PSC members marched to the college’s 10th Avenue entrance for a raucous rally on the streets. After several minutes, PSC members – including Davis, Secretary Andrea Vásquez and former President Barbara Bowen – blocked the entrance, insisting on blocking the pathway until the administration agreed to a contract that met faculty, staff and student needs. One by one, NYPD officers arrested PSC members, with dozens of students and passersby witnessing the demonstration.
“Standing up for ourselves by demanding a fair contract is also standing up for our students and generations of CUNY students to come,” said Youngmin Seo, a teaching adjunct at LaGuardia Community College who was among the arrestees. “Our teaching and working conditions are our students’ learning conditions. We can’t focus fully on teaching and mentorship if we’re constantly stressed about how to afford to live.”
The PSC has been without a contract since February of 2023. CUNY was slow to begin bargaining – the administration finally agreed to sit down with the union after months of protests.
The bargaining process, which has included dozens of bargaining sessions attended by rank-and-file PSC observers, has been sluggish, to be sure, in large part due to management’s hostility toward the union’s initial economic offer. In that time, the union has held several demonstrations demanding a new contract. With a new contract still unsettled, the union has escalated with this civil disobedience event, and members are preparing for further escalations.
The union’s bargaining committee has been engaged in many negotiation sessions with management since the start of the Fall semester. While some progress has been made at the table, CUNY still resists on many key items. “We are at a really critical juncture of the contract campaign,” Davis told members during a mass meeting in September. “Every bit of progress we have made to date has been because of the active engagement of PSC members.”
PROGRESS MADE
Davis explained that management has made progress toward agreements with the union on several key issues including retroactive raises, extension of the remote work agreement, expansion of paid parental leave, adjunct equity for jumbo courses and increased contributions to the PSC-CUNY Welfare Fund.
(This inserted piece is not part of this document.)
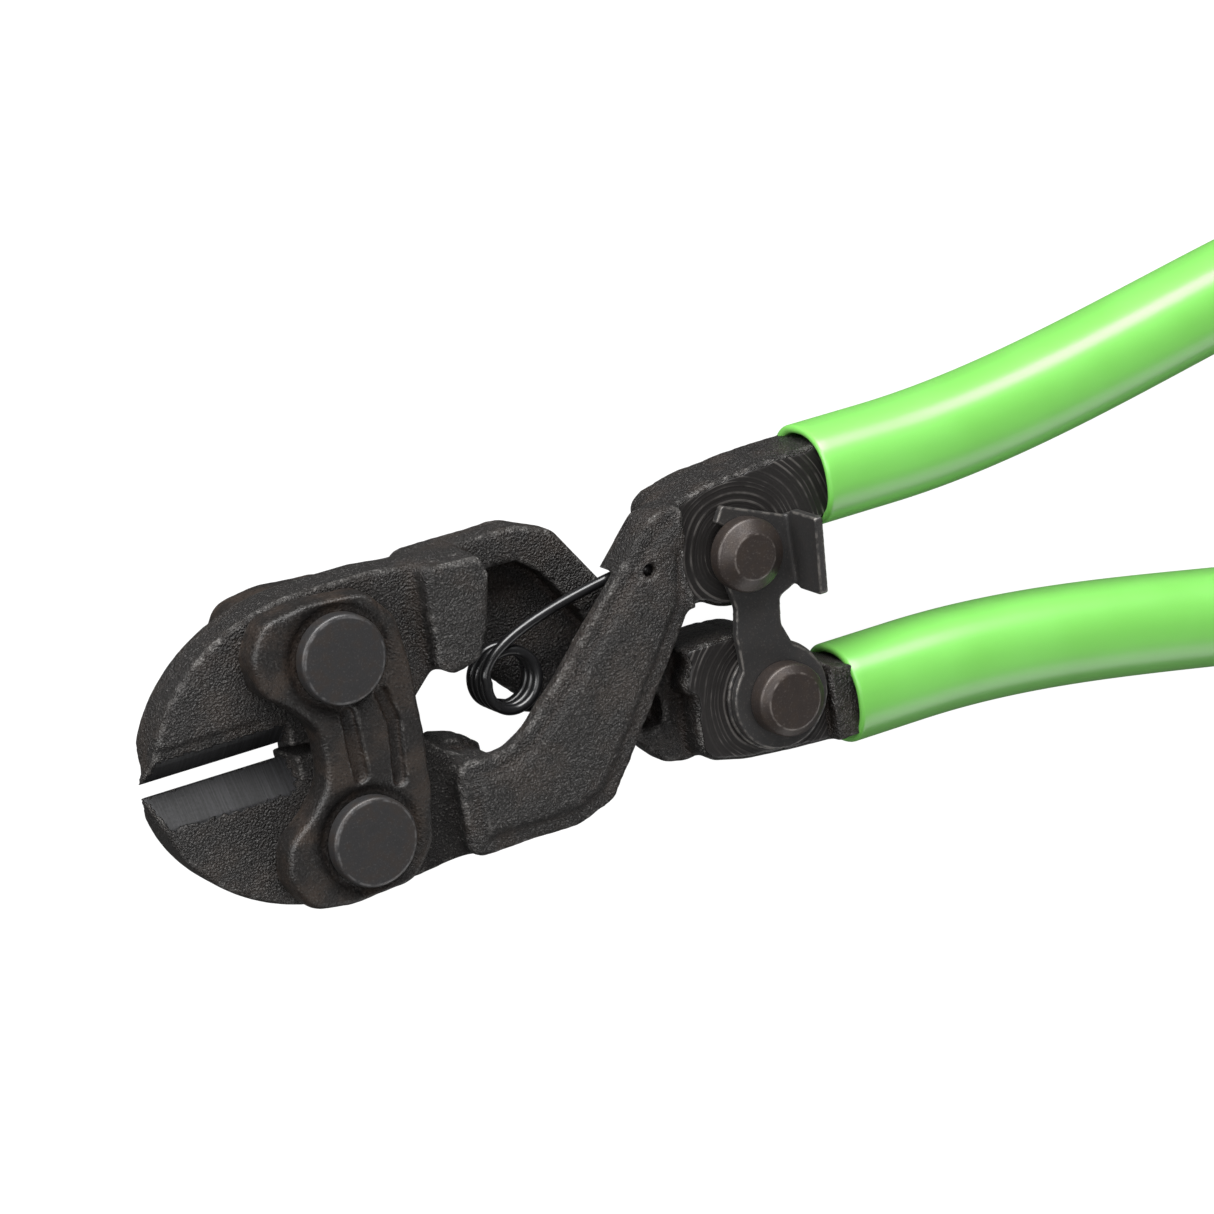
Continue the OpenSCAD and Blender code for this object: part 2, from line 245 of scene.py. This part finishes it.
# ---------------------------------------------------------------- materials
class Shader:
    """A Principled material with a few short ways to add nodes."""

    def __init__(self, name, color, roughness, metallic=0.0, **sockets):
        self.material = bpy.data.materials.new(name)
        self.material.use_nodes = True
        self.tree = self.material.node_tree
        self.surface = self.tree.nodes["Principled BSDF"]
        for socket, value in {"Base Color": (*color, 1), "Roughness": roughness,
                              "Metallic": metallic, **sockets}.items():
            self.surface.inputs[socket].default_value = value
        self.place = self.add("ShaderNodeTexCoord").outputs["Object"]

    def add(self, kind, **settings):
        node = self.tree.nodes.new(kind)
        for name, value in settings.items():
            setattr(node, name, value)
        return node

    def feed(self, socket, value):
        if hasattr(value, "links"):
            self.tree.links.new(value, socket)
        else:
            socket.default_value = value

    def math(self, operation, *values, clamp=False):
        node = self.add("ShaderNodeMath", operation=operation, use_clamp=clamp)
        for socket, value in zip(node.inputs, values):
            self.feed(socket, value)
        return node.outputs[0]

    def mark(self, name):
        """A value stored on the mesh."""
        return self.add("ShaderNodeAttribute", attribute_name=name).outputs["Fac"]

    def noise(self, size, detail=2.0, stretch=(1, 1, 1)):
        """Noise with features about size millimetres across, near 0.5 on average."""
        mapping = self.add("ShaderNodeMapping")
        mapping.inputs["Scale"].default_value = stretch
        self.feed(mapping.inputs["Vector"], self.place)
        node = self.add("ShaderNodeTexNoise")
        self.feed(node.inputs["Vector"], mapping.outputs[0])
        node.inputs["Scale"].default_value = 1 / (size * MM)
        node.inputs["Detail"].default_value = detail
        return node.outputs["Fac"]

    def ramp(self, value, low, high):
        """0 below low and 1 above high, smoothly."""
        node = self.add("ShaderNodeMapRange", interpolation_type="SMOOTHSTEP")
        for socket, number in zip(node.inputs, (value, low, high, 0.0, 1.0)):
            self.feed(socket, number)
        return node.outputs[0]

    def mix(self, share, a, b):
        """Colours a and b mixed, with share of b."""
        node = self.add("ShaderNodeMix", data_type="RGBA")
        self.feed(node.inputs[0], share)
        for socket, value in ((node.inputs[6], a), (node.inputs[7], b)):
            self.feed(socket, (*value, 1) if isinstance(value, tuple) else value)
        return node.outputs[2]

    def color(self, value):
        self.feed(self.surface.inputs["Base Color"], value)

    def roughness(self, value):
        self.feed(self.surface.inputs["Roughness"], value)

    def bump(self, height, depth):
        """Raises the surface by height, 0 to 1, times depth in millimetres."""
        node = self.add("ShaderNodeBump")
        node.inputs["Distance"].default_value = depth * MM
        self.feed(node.inputs["Height"], height)
        above = self.surface.inputs["Normal"]
        if above.is_linked:
            self.feed(node.inputs["Normal"], above.links[0].from_socket)
        self.feed(above, node.outputs[0])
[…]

Management has also shown a willingness to negotiate on college laboratory technician promotions, supplemental reassigned time, job security for CLIP and CUNY Start workers, multiyear appointments for adjunct instructors, lecturer promotions and including SEEK and College Discovery employees in the bargaining unit, Davis said.
But the administration has resisted finding agreements with the PSC when it comes to the union’s educational technology demands and common good demands, Davis said. The main sticking point, of course, is that the administration has also not offered a real economic counteroffer, Davis explained – the union is fighting for real raises to adequately reflect the work PSC members do every day. “They’ve resisted our environmental proposals and proposals around class size,” he said.
TIMELINE
- November 1, 2022: Last contractual raise for PSC members.
- November 2022: Top CUNY administrators receive 27% and 30% raises ($90,000).
- February 28, 2023: PSC-CUNY contract expired.
- June 27, 2023: Bargaining begins after management’s four-month delay.
- March 2024: CUNY management made their one and only economic offer.
- There have been 34 bargaining sessions since negotiations began.
- CUNY’s offer of 3% in 2023, 3% in 2024, 3.125% in 2025 and 3.125% in 2026 fails to keep pace with the rate of inflation and the rise in housing costs in NYC. It is below the national average rate of increase for college faculty.
- Salaries for CUNY professors lag thousands of dollars behind those of professors at comparable institutions including Pace University, Fordham, University of Connecticut, Rutgers University, and Stony Brook University.
- Most CUNY adjuncts earn $5,500 per course. In comparison, NYU and Columbia/Barnard adjuncts make $10,000 or more per course, and New School, Rutgers and Fordham adjuncts all make between $8,000 and $10,0000 per course through recently settled contracts.
- PSC has proposed raises totaling 18% over 4 years, while CUNY’s offer adds up to only 12.25% over 4.5 years. The union also wants pay parity and job security for adjunct faculty, better benefits, remote and flexible work options for staff, and strong workplace safety and health provisions, among other key items.
- CUNY management is focused on reducing operating costs at the expense of workers and students, and maximizing managerial authority and “flexibility.”